Débarque ensuite le rock lettré de Tanger, premier
groupe vraiment attendu de la journée. Sur le liminaire protox planétaire
on prend peur que le groupe choisisse un set plus rock et convenu qu’à
l’accoutumé pour se mouler dans un format convenu de festival (selon
une règle souvent mise en évidence : qui dit concert en festival,
dit public pas forcément venu pour Tanger, donc pas forcément
volontaire pour être chahuté dans ce qu’il connaît
et donc attend, et au final tentation de prendre peu de risque…). Au final
non, un concert bien réussi avec une carte postale en provenance de leur
myocarde qui se transforme en agitprop pro-intermittants, rare réussite
de toucher du doigt le sujet sans être kitsch : "bientôt les
festivals d’entreprises / et l’avant-garde en cravate grise".

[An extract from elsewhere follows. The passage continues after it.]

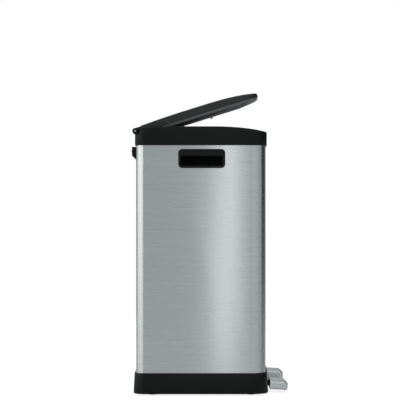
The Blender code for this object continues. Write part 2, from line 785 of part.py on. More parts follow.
def build():
    for old in list(bpy.data.objects):
        bpy.data.objects.remove(old, do_unlink=True)
    black = material("black plastic", (0.018, 0.019, 0.020), 0.45)
    steel = material("brushed steel", (0.42, 0.43, 0.43), 0.33, 1.0)
    grey = material("grey plastic", (0.11, 0.11, 0.115), 0.5)
    zinc = material("zinc plate", (0.50, 0.50, 0.48), 0.4, 1.0)
    bright = material("bright steel", (0.60, 0.60, 0.60), 0.2, 1.0)
    rubber = material("rubber", (0.020, 0.020, 0.020), 0.85)
    finishes = {
        "plastic": black,
        "steel": steel,
        "liner": grey,
        "metal": zinc,
        "bright": bright,
        "rubber": rubber,
    }
    make_base(black, rubber)
    make_steel_body(steel)
    make_inner_floor(grey)
    make_top_rim(black)
    make_grips(black, black)
    make_buckets(grey)
    make_rear_covers(black, bright)
    make_dampers(black, zinc)
    make_pivots(zinc, bright)
    for (name, side), opened in zip(sides(), (left_lid_at_rest, right_lid_at_rest)):
        share = opened / lid_travel
        middle = side * lid_centre
        lid_pivot = pivot(f"{name} lid axis", (middle, hinge_y, hinge_z))
        rod_pivot = pivot(f"{name} rod line", (middle, rod_y, 0))
        pedal_pivot = pivot(f"{name} pedal axis", (middle, pivot_y, pivot_z))
        make_lid(name, side, lid_pivot, finishes)
        make_hinge_pin(name, side, bright)
        make_rod(name, side, rod_pivot, finishes)
        make_pedal(name, side, pedal_pivot, finishes)
        lid_pivot.rotation_euler.x = -opened
        rod_pivot.location.z = rod_travel * share
        pedal_pivot.rotation_euler.x = lever_swing * (2 * share - 1)


build()
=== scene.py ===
import json
import math

import bmesh
import bpy
from mathutils import Matrix, Vector


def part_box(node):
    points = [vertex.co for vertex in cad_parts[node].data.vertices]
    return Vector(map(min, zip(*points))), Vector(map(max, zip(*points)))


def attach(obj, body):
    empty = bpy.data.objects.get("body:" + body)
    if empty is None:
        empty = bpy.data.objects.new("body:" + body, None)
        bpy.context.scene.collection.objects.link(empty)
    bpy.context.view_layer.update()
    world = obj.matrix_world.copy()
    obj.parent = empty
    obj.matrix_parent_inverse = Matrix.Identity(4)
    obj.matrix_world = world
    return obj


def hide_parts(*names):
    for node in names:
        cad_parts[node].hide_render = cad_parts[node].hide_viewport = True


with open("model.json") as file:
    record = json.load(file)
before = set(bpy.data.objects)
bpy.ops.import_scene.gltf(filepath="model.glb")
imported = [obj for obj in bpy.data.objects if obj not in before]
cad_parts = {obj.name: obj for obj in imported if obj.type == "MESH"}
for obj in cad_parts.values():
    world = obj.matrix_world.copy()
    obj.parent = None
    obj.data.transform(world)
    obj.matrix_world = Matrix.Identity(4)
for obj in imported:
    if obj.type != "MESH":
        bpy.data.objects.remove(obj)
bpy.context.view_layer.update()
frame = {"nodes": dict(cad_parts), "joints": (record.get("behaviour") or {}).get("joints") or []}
sideNames = {"left": -1, "right": 1}

steelLow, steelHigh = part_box("steel_body")
rimLow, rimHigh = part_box("top_rim")
baseLow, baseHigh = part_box("base")
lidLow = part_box("lid_frame_right")[0]  # this lid is shut at rest
linerLow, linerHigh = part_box("lid_liner_right")

body = {
    "halfX": steelHigh.x,
    "halfY": steelHigh.y,
    "frontRadius": 0.038,
    "backRadius": 0.022,
    "bow": 0.005,
    "cornerSegments": 14,
    "sheet": 0.0006,
}
hinge = {
    joint["child"]: Vector(joint["pos_m"]) for joint in frame["joints"] if joint["type"] == "hinge"
}
openAtRest = {  # radians each lid stands open in the rest pose
    side: -math.radians(joint["range_deg"][0])
    for side in sideNames
    for joint in frame["joints"]
    if joint["child"] == f"{side}_lid"
}


# ---- modelling helpers ----
def plate(low, high, z, frontRadius, backRadius, bow=0.0, segments=None):
    # one flat face with rounded corners; a bow pulls the front corners back
    bm = bmesh.new()
    bmesh.ops.create_grid(bm, x_segments=1, y_segments=1, size=1)
    for vert in bm.verts:
        vert.co = (low[0] if vert.co.x < 0 else high[0], low[1] if vert.co.y < 0 else high[1], z)
    segments = segments or body["cornerSegments"]
    middleY = (low[1] + high[1]) / 2
    for radius, front in ((frontRadius, True), (backRadius, False)):
        corners = [vert for vert in bm.verts if (vert.co.y < middleY) == front]
        bmesh.ops.bevel(
            bm, geom=corners, offset=radius, affect="VERTICES", segments=segments, profile=0.5,
            material=-1,
        )
    if bow:
        frontEdge = [e for e in bm.edges if all(abs(v.co.y - low[1]) < 1e-6 for v in e.verts)]
        bmesh.ops.subdivide_edges(bm, edges=frontEdge, cuts=12)
        for vert in bm.verts:
            if vert.co.y < middleY:
                vert.co.y += bow * (vert.co.x / rimHigh.x) ** 2
    return bm


def bodyPlate(grow, z):
    reach = (body["halfX"] + grow, body["halfY"] + grow)
    radii = (body["frontRadius"] + grow, body["backRadius"] + grow)
    return plate((-reach[0], -reach[1]), reach, z, *radii, body["bow"])


def stack(plates, closed=False):
    # grows one outline through equal outlines; the two ends are filled unless it closes on itself
    outlines = [[vert.co.copy() for vert in flat.verts] for flat in plates]
    bm = plates[0]
    for flat in plates[1:]:
        flat.free()
    bmesh.ops.delete(bm, geom=bm.faces[:], context="FACES_ONLY")
    edges = bm.edges[:]
    order = {vert: i for i, vert in enumerate(bm.verts)}
    bottom = edges
    for outline in outlines[1:] + (outlines[:1] if closed else []):
        grown = bmesh.ops.extrude_edge_only(bm, edges=edges)["geom"]
        raised = {}
        for vert in [item for item in grown if isinstance(item, bmesh.types.BMVert)]:
            for edge in vert.link_edges:
                if edge.other_vert(vert) in order:
                    raised[vert] = order[edge.other_vert(vert)]
        for vert, i in raised.items():
            vert.co = outline[i]
        lines = [item for item in grown if isinstance(item, bmesh.types.BMEdge)]
        edges = [edge for edge in lines if all(vert in raised for vert in edge.verts)]
        order = raised
    if closed:
        bmesh.ops.remove_doubles(bm, verts=bm.verts, dist=1e-6)
    else:
        for loop in (bottom, edges):
            bmesh.ops.contextual_create(bm, geom=loop)
    return outward(bm)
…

C’est sans doute le grand talent de Tanger de se frotter à l’exercice
délicat et courageux du texte pas crétin en français, et
presque à notre surprise de voir sur un fil fonctionner leurs effets
de style sans affect. Du côté de la musique c’est très
réussi, entre soli de guitare de Gary Lucas et une basse
inventive qui moule des atmosphères variées et pas lourdes, avec
notamment un titre instrumental arabisant pas piqué des hannetons. Seul
groupe français présent sur le festival et pas une faute de goût
du tout (même l’intervention de Tcheky Karyo au
chant sur un titre jazzy tient la route). Une présence et une personnalité
rare.
Le temps de changer de scène et Beck is back. On attendait
avec un peu d’appréhension un set semblable au concert acoustique
du Grand Rex, l’exercice supportant sans doute assez mal une redite. Au
final rien à voir, le génial trublion se retrouve dans une formation
étendue, toute de noir vêtue, avec une ambiance dans la veine de
la période Odelay. Il confirme qu’il est LE show
man par excellence, avec des trouvailles scéniques incroyables exécutées
avec naturel durant tout le début du concert qui tient un rythme hypnotisant
entre happening Fluxus et hymne séminal.
Il pratique avec justesse et classe le détournement de sa propre musique
d’une part sur le plan scénique avec des pitreries et surtout des
audaces qui l’empêche de se prendre au sérieux et une réinterprétation
des précédents titres vraiment réjouissante,: notamment
les titres de Midnite Vultures en sortent métamorphosés
et confirment la qualité des compositions de ce disque de genre un peu
décrié a posteriori.
Un concert qui touche à à peu près toute la discographie
du blondinet : depuis les "Loser" et "Beercan"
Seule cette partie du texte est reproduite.